TASK TO COMPLETE -> Keep only those lines of the records that include the string "part".

RECORDED INFORMATION ->
....................

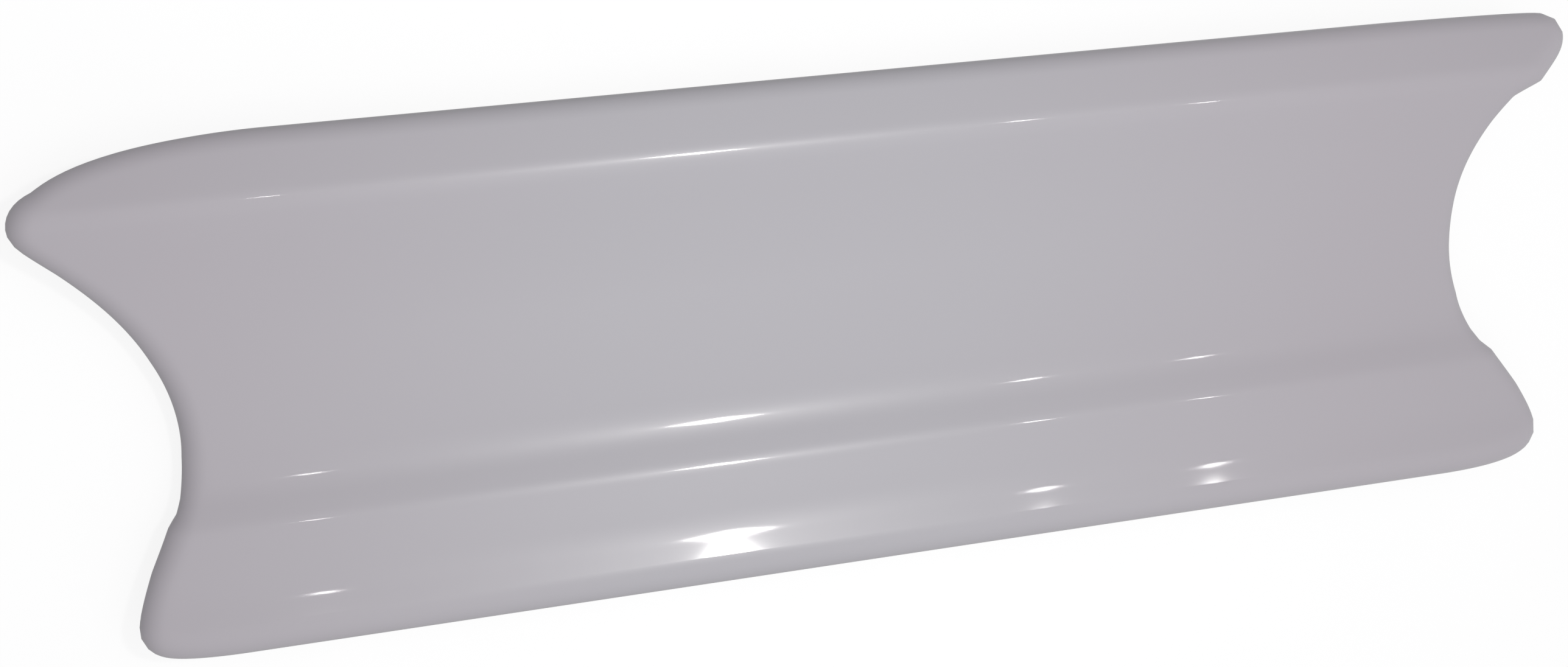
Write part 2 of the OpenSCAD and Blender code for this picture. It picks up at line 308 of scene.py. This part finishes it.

....................

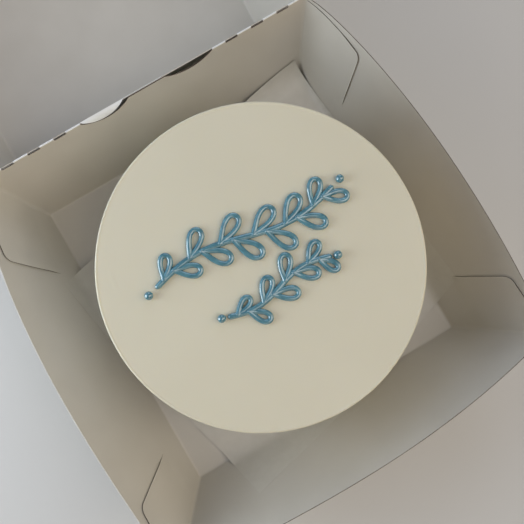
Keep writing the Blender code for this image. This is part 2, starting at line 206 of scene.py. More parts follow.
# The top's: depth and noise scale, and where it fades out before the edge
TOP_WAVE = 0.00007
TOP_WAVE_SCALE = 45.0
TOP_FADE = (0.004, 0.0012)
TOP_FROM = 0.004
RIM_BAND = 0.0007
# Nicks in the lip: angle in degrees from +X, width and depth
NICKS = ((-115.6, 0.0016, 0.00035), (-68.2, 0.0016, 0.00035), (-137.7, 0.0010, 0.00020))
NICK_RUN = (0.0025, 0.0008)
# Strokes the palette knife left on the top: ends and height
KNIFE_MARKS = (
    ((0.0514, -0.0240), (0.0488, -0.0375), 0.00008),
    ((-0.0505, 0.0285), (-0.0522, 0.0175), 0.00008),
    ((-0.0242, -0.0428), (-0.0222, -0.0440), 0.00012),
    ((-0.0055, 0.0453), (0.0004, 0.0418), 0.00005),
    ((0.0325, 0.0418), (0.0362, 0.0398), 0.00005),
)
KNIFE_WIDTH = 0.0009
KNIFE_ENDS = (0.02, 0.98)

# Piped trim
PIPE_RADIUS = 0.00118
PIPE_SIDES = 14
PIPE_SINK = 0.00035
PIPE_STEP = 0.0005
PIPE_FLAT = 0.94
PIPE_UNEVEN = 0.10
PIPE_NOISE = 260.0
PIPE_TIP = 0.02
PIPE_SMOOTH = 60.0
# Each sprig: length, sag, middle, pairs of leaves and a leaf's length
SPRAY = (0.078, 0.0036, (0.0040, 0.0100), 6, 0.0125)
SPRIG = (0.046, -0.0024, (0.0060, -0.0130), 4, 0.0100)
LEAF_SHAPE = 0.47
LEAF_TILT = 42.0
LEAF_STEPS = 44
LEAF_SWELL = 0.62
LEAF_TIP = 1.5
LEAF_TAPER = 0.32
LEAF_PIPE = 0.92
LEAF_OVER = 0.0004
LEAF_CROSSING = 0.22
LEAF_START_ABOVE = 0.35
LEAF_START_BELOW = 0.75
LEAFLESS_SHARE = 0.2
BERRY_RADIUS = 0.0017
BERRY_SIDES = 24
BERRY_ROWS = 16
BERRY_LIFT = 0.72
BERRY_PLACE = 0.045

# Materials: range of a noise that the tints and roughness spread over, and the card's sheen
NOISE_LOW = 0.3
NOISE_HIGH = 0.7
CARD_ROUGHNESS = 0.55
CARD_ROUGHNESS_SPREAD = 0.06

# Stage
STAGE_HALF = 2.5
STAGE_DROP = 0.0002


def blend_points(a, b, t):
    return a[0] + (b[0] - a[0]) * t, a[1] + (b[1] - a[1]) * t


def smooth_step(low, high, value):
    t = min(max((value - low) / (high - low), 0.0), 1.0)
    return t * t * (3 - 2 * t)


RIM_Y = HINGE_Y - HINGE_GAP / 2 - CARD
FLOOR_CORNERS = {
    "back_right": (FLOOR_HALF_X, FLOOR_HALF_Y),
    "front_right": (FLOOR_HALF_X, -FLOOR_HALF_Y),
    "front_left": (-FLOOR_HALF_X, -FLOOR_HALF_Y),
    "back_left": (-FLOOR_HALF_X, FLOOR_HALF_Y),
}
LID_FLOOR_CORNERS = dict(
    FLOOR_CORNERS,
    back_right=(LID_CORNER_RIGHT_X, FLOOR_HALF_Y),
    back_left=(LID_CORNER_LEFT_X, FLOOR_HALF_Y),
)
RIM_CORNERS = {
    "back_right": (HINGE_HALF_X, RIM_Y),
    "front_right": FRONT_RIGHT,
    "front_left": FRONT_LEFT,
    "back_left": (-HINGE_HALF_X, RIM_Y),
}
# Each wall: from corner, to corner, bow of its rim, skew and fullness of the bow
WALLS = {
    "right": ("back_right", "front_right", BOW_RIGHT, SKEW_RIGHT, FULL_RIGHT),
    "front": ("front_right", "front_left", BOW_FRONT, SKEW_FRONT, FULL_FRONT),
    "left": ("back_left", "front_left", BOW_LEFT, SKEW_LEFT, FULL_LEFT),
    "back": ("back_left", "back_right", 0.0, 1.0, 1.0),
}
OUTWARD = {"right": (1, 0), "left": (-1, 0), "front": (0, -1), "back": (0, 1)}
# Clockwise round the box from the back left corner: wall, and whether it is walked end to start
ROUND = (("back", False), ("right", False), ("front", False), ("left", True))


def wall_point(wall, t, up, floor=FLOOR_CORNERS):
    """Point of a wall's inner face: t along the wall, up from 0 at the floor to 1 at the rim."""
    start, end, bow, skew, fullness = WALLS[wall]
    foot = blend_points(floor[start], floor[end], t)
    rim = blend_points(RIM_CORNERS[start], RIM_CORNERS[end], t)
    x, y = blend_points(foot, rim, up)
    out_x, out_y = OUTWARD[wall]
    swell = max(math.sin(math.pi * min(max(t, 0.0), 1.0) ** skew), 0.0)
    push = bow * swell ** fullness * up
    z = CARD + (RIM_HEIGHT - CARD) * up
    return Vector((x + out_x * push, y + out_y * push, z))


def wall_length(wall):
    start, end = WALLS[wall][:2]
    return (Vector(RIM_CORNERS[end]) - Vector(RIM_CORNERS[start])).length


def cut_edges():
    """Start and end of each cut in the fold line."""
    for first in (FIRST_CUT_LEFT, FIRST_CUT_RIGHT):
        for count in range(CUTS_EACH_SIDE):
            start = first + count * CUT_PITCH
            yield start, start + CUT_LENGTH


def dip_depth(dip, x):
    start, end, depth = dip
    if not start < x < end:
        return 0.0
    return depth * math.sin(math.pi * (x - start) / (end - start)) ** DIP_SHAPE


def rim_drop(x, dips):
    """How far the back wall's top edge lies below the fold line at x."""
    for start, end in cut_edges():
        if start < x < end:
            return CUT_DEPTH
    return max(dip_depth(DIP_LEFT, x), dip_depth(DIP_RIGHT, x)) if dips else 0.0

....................

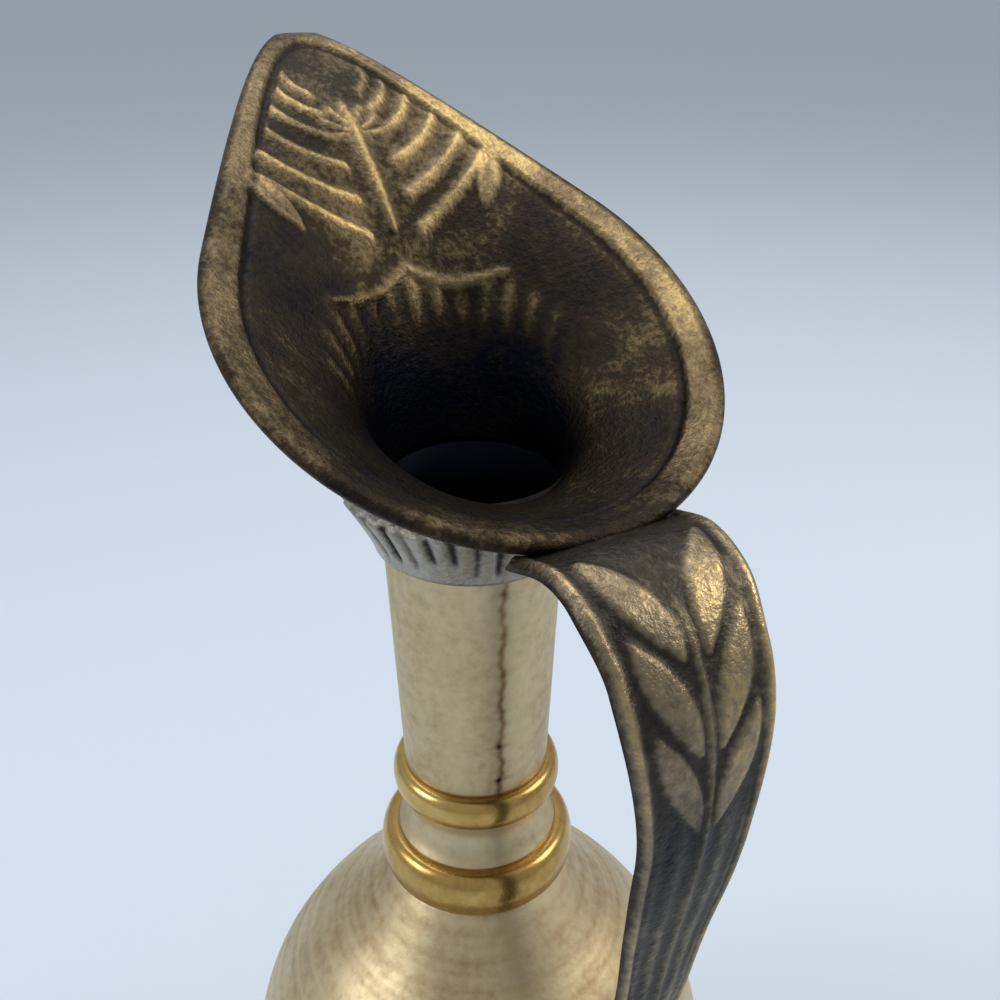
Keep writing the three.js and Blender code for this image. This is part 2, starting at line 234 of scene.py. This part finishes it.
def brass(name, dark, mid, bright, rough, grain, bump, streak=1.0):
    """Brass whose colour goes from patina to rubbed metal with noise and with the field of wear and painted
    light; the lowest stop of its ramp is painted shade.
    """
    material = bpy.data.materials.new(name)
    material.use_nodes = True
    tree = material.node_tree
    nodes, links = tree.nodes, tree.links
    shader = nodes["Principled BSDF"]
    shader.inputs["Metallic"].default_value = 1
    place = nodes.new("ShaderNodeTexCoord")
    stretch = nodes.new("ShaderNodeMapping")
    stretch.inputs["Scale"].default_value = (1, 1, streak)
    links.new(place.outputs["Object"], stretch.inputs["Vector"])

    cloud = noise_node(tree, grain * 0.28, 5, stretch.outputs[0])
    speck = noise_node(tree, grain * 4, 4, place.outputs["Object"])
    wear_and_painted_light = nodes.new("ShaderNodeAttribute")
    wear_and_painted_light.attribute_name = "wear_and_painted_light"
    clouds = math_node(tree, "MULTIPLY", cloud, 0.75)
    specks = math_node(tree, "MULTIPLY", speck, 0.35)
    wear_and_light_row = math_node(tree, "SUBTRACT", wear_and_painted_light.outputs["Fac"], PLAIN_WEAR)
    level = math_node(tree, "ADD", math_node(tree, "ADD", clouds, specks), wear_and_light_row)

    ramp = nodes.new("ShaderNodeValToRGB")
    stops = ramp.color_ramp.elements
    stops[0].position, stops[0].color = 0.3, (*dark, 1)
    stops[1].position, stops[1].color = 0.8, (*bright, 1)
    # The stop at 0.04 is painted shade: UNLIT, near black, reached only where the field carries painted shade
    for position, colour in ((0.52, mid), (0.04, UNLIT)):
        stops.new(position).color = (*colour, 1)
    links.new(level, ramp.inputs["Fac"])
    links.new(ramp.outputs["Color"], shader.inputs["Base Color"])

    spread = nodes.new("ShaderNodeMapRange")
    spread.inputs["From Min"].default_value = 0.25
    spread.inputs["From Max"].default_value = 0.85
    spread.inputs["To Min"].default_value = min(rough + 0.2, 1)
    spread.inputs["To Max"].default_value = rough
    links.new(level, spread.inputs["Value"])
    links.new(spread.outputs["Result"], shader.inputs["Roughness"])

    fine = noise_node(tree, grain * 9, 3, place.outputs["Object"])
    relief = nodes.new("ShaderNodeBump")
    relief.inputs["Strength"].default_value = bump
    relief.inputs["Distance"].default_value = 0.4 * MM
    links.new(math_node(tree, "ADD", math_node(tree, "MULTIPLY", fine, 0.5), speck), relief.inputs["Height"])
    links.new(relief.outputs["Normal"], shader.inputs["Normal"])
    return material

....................

RESULT FOR THIS EXERCISE ->
Write part 2 of the OpenSCAD and Blender code for this picture. It picks up at line 308 of scene.py. This part finishes it.
Keep writing the Blender code for this image. This is part 2, starting at line 206 of scene.py. More parts follow.
Keep writing the three.js and Blender code for this image. This is part 2, starting at line 234 of scene.py. This part finishes it.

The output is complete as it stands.